Le rapport Johnston ne suffit pas pour rétablir la confiance
Contre toute attente, le rapporteur spécial David Johnston défie le quasi-consensus en faveur d’une enquête publique sur l’ingérence étrangère dans le processus électoral canadien et demande plutôt à la population de le croire sur parole : non, une telle enquête ne permettrait pas de tirer plus de matière que ce que lui-même a été en mesure de récolter. Circulez ! Il n’y a rien à voir !
Depuis les révélations des derniers mois de Global News et du Globe and Mail, le dossier de l’ingérence étrangère s’est enlisé dans une joute partisane qui, il faut bien l’avouer, a élimé le regard objectif de nombre d’observateurs et d’acteurs importants de ce combat, qui continueront de réclamer une enquête publique à cor et à cri, peu importe la qualité d’analyse procurée par l’ex-gouverneur général David Johnston. Sans attaquer ni la rigueur de son travail ni sa probité intellectuelle, que d’aucuns lui accordent d’emblée, on peut toutefois maintenir que le rapport de M. Johnston ne sera pas suffisant pour atteindre l’objectif qu’il s’était fixé, soit rétablir la confiance du public dans les institutions gouvernementales.
Au moins deux raisons importantes militent en faveur d’une commission d’enquête publique, ou à tout le moins d’un autre examen indépendant. La première ? Qu’il existe une telle chose dans l’espace politique que l’apparence de conflit d’intérêts, tout aussi capitale que le conflit d’intérêts lui-même. La proximité de M. Johnston avec M. Trudeau de même que son passage à la Fondation Pierre-Elliott-Trudeau le disqualifient d’emblée comme grand émissaire d’une opération de restauration de la confiance du public envers le gouvernement Trudeau, et il n’était tout simplement pas, et n’est toujours pas, l’homme de la situation, peu importe la nature de sa démarche. La deuxième ? Que le contenu de son rapport en soi encourage la tenue d’un exercice d’enquête indépendant, car non seulement M. Johnston conclut que l’ingérence étrangère dans le processus électoral canadien est une menace sérieuse et croissante, mais il ajoute que tout le système de transmission et de communication du renseignement aux ministères et aux politiciens est chaotique et comporte de graves lacunes.

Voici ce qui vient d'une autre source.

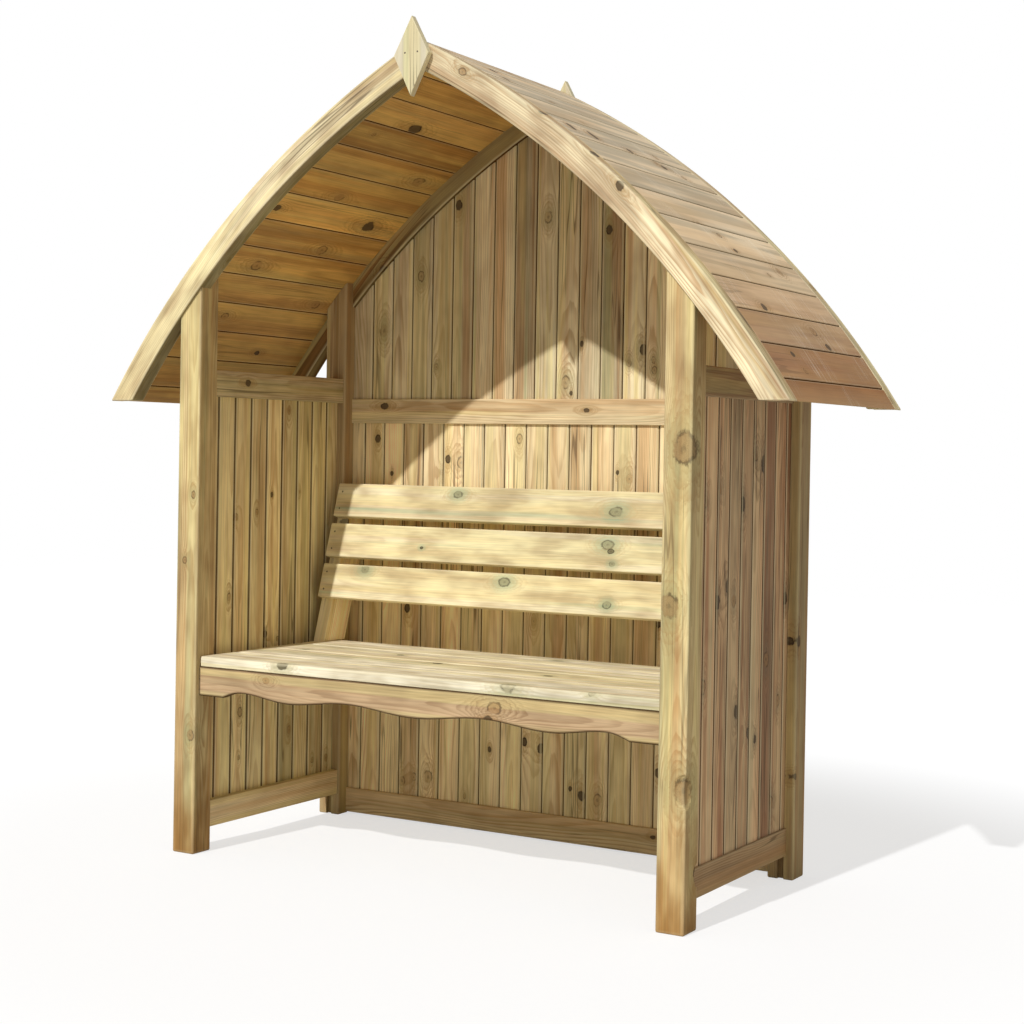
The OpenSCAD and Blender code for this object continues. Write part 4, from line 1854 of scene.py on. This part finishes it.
# Knots of the roof boards, each with its board's number from the ridge down.
DECK_KNOTS: dict[Side, tuple[tuple[int, Knot], ...]] = {
    Side.LEFT: tuple(zip((2, 4, 5, 6, 6, 7, 8, 9, 10, 11), at(
        (-0.025, 0.080, 0.016, 1), (0.206, 0.060, 0.016), (-0.041, 0.078, 0.013), (0.176, 0.058, 0.018, 1),
        (-0.233, 0.055, 0.010, 1), (0.070, 0.070, 0.014), (-0.137, 0.060, 0.014), (0.217, 0.065, 0.013),
        (-0.126, 0.045, 0.010), (0.101, 0.060, 0.007, 1), through=-0.007,
    ))),
    Side.RIGHT: tuple(zip((8, 8, 11, 11, 12, 12), at(
        (-0.017, 0.080, 0.006, 1), (-0.035, 0.030, 0.007), (0.080, 0.036, 0.012), (0.109, 0.084, 0.009, 1),
        (-0.168, 0.025, 0.007, 1), (-0.154, 0.070, 0.007), through=0.007,
    ))),
}


# ---------------------------------------------------------------- studio


@dataclass
class Studio:
    """Floor, light and camera.

    turn is the camera's, from +Y towards -X; the floor's shadow is to be seen up to clear_from from the
    middle, and has gone at clear_to.
    """

    eye: Spot = (2.443, -3.967, 1.0634)
    turn: float = 0.5396
    pitch: float = -0.0078
    roll: float = 0.0170
    lens: float = 63.52
    shift: tuple[float, float] = (0.0004, -0.0448)
    sun: Spot = (0.072, 0.753, -0.654)
    sun_power: float = 2.7
    sun_spread: float = math.radians(0.9)
    sky: float = 0.37
    floor_half: float = 9.0
    clear_from: float = 1.2
    clear_to: float = 2.4

    def build(self) -> None:
        """Set up the studio."""
        self._floor()
        self._light()
        self._camera()

    def _stand(self, name: str, data: object) -> bpy.types.Object:
        """Put a new object in the scene.

        Args:
            name: its name.
            data: its mesh, lamp or camera.

        Returns:
            The object.
        """
        made = bpy.data.objects.new(name, data)
        bpy.context.scene.collection.objects.link(made)
        return made

    def _floor(self) -> None:
        """A level floor."""
        r = self.floor_half
        mesh = bpy.data.meshes.new("studio_floor")
        mesh.from_pydata([(-r, -r, 0), (r, -r, 0), (r, r, 0), (-r, r, 0)], [], [(0, 1, 2, 3)])
        mesh.materials.append(finish_named("studio_floor", self._paper))
        floor = self._stand("studio_floor", mesh)
        floor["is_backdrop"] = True

    def _paper(self, g: Graph) -> None:
        """Pale for the light, and white to the eye except for the shadow near the arbour.

        Args:
            g: the floor's nodes.
        """
        x, y, _ = g.parts(g.spot())
        clear = g.length(x, y).step(self.clear_from, self.clear_to, 0.62, 1.0)
        paper = g.mix(g.noise(g.spot(), 30.0, 30.0, 2.0).step(0.3, 0.7), "dcd9d2", "e4e1da")
        matt = g.add("ShaderNodeBsdfDiffuse", {"Color": paper}).outputs[0]
        glow = g.add("ShaderNodeEmission", {"Strength": 1.03}).outputs[0]
        seen = g.add("ShaderNodeBsdfDiffuse", {"Color": (1, 1, 1, 1)}).outputs[0]
        shown = g.add("ShaderNodeMixShader", {0: clear, 1: seen, 2: glow}).outputs[0]
        path = g.add("ShaderNodeLightPath").outputs
        g.close(g.add("ShaderNodeMixShader", {0: path["Is Camera Ray"], 1: matt, 2: shown}))

    def _light(self) -> None:
        """A soft key light from the front and above, and an even fill from the world."""
        lamp = bpy.data.lights.new("key", "SUN")
        lamp.energy, lamp.angle = self.sun_power, self.sun_spread
        self._stand("key", lamp).rotation_euler = Vector(self.sun).to_track_quat("-Z", "Y").to_euler()
        world = bpy.data.worlds.new("studio")
        world.use_nodes = True
        bpy.context.scene.world = world
        g = Graph(world.node_tree)
        fill = g.add("ShaderNodeBackground", {"Color": (1.0, 0.96, 0.9, 1.0), "Strength": self.sky}).outputs[0]
        white = g.add("ShaderNodeBackground", {"Color": (1.0, 1.0, 1.0, 1.0), "Strength": 1.0}).outputs[0]
        path = g.add("ShaderNodeLightPath").outputs
        rays = (Num(g, path[f"Is {kind} Ray"]) for kind in ("Camera", "Glossy", "Transmission"))
        mixed = g.add("ShaderNodeMixShader", {0: g.greatest(*rays), 1: fill, 2: white})
        g.add("ShaderNodeOutputWorld", {"Surface": mixed.outputs[0]})

    def _camera(self) -> None:
        """The camera: turned, tipped by the pitch and rolled about its own axis."""
        sine, cosine = math.sin(self.turn), math.cos(self.turn)
        level = math.cos(self.pitch)
        ahead = np.array((-sine * level, cosine * level, math.sin(self.pitch)))
        right = np.array((cosine, sine, 0.0))
        up = np.cross(right, ahead)
        x = math.cos(self.roll) * right + math.sin(self.roll) * up
        y = -math.sin(self.roll) * right + math.cos(self.roll) * up
        data = bpy.data.cameras.new("camera")
        data.lens, data.sensor_width = self.lens, 36.0
        data.shift_x, data.shift_y = self.shift
        camera = self._stand("camera", data)
        turn = Matrix((x, y, -ahead)).transposed().to_4x4()
        camera.matrix_world = Matrix.Translation(self.eye) @ turn
        bpy.context.scene.camera = camera


def write_size(stage: str, sizes: dict[str, object]) -> None:
    """Args:
        stage: when they are taken.
        sizes: the bounds so far, by stage.
    """
    lo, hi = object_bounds()
    sizes[stage] = {"lo": [round(v, 4) for v in lo], "hi": [round(v, 4) for v in hi]}
    log.info("%s: %s", stage, sizes[stage])


def main() -> None:
    """Load the frame, make every piece and set up the studio."""
    logging.basicConfig(level=logging.INFO, format="%(name)s %(message)s")
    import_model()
    sizes: dict[str, object] = {}
    write_size("packed", sizes)
    mill = Sawmill(41)
    rafter, eave = Box.of("front_right_rafter").hi, Box.of("right_roof_deck").lo
    arch = Arch(half=float(rafter[0]), eave=float(eave[2]), apex=float(rafter[2]))
    walls_and_roof = Posts(mill, arch), SidePanels(mill), BackPanel(mill, arch), Roof(mill, arch)
    for part in (*walls_and_roof, Seat(mill), Backrest(mill), Studio()):
        part.build()
    bpy.context.scene.view_settings.view_transform = "Standard"
    write_size("visual", sizes)


if __name__ == "__main__":
    main()
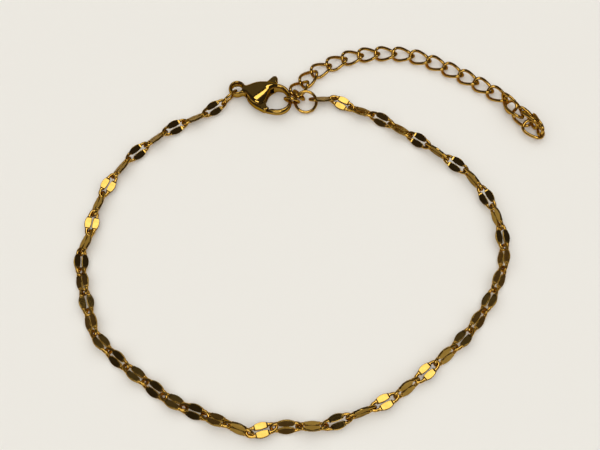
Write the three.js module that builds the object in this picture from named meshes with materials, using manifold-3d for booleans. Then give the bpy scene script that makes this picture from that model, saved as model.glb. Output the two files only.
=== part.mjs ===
// A fine gilt chain bracelet laid in a loop, fastened by a small lobster clasp, with a short
// extender chain trailing from its end ring.  Millimetres, +Z up, resting on z = 0.
//
// The main chain is an oval wire cable whose two long sides are stamped into flat mirror pads,
// with neighbouring links turned about a quarter turn.  The extender is a twisted curb chain.
import * as THREE from 'three';
import { mergeVertices } from 'three/addons/utils/BufferGeometryUtils.js';
import Module from 'manifold-3d';

const wasm = await Module();
wasm.setup();

// ---------------------------------------------------------------- driving dimensions
const LINK = {
  count: 48, length: 4.36, width: 2.16, wire: 0.4,
  padLength: 1.64, padWidth: 0.96, padEndWidth: 0.76, padThickness: 0.3, padDraft: 0.1,
  bend: 0.62,
};
const CURB = { length: 3.72, width: 2.6, wire: 0.44, twist: -42, roundness: 0.75 };
const LOOSE_CURB = { ...CURB, twist: -25 };
const EYE_LINK = { length: 3.3, width: 2.36, wire: 0.4, roundness: 0.75 };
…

Nombre d’observateurs, et pas des moindres, croient en la pertinence d’une enquête publique même si le rapporteur spécial, après s’être plongé de manière directe dans les méandres du renseignement secret, estime que cet exercice serait vain : trop long, trop coûteux, trop limité dans sa portion « publique », car un commissaire se heurterait aux mêmes limitations liées à la confidentialité que lui. C’est conclure un peu vite qu’en d’autres temps, des commissions d’enquête d’envergure, certes parfois longues, et certes parfois très coûteuses, ont eu recours à des portions à huis clos sans que cela ne ternisse ni la démarche ni ses conclusions. En lieu et place, M. Johnston propose de poursuivre son exercice en tenant des audiences publiques et il suggère une validation de son indépendance et de la probité de ses conclusions par des tiers. Quelle que soit l’issue que connaîtra cette longue saga, elle doit comporter une suite qui ne sera pas menée par M. Johnston.
Quelle sera la suite, justement ? L’aveuglement partisan dans lequel l’opposition, et plus spécialement les conservateurs de Pierre Poilievre, s’est enlisée n’augure pas une finale paisible. Mais si l’objectif est de restaurer la confiance du public, les groupes de l’opposition portent eux aussi une part de responsabilité et doivent tout faire pour que les débats sur cette question cruciale contiennent l’élévation que commande le sujet. Le manque d’indépendance apparent de David Johnston ne vient pas détruire l’ensemble de ses conclusions, et rien ne vient laisser croire à une « complicité » du premier ministre Trudeau dans l’ingérence de Pékin.
« La démocratie est fondée sur la confiance. » Tels sont les premiers mots du rapport de David Johnston, mais ils pourraient tout aussi bien en constituer aussi la conclusion, ou une invitation à tout faire pour que la suite des choses permette de restaurer cette confiance. L’exercice mené jusqu’à maintenant n’est à l’évidence pas suffisant pour nous en convaincre.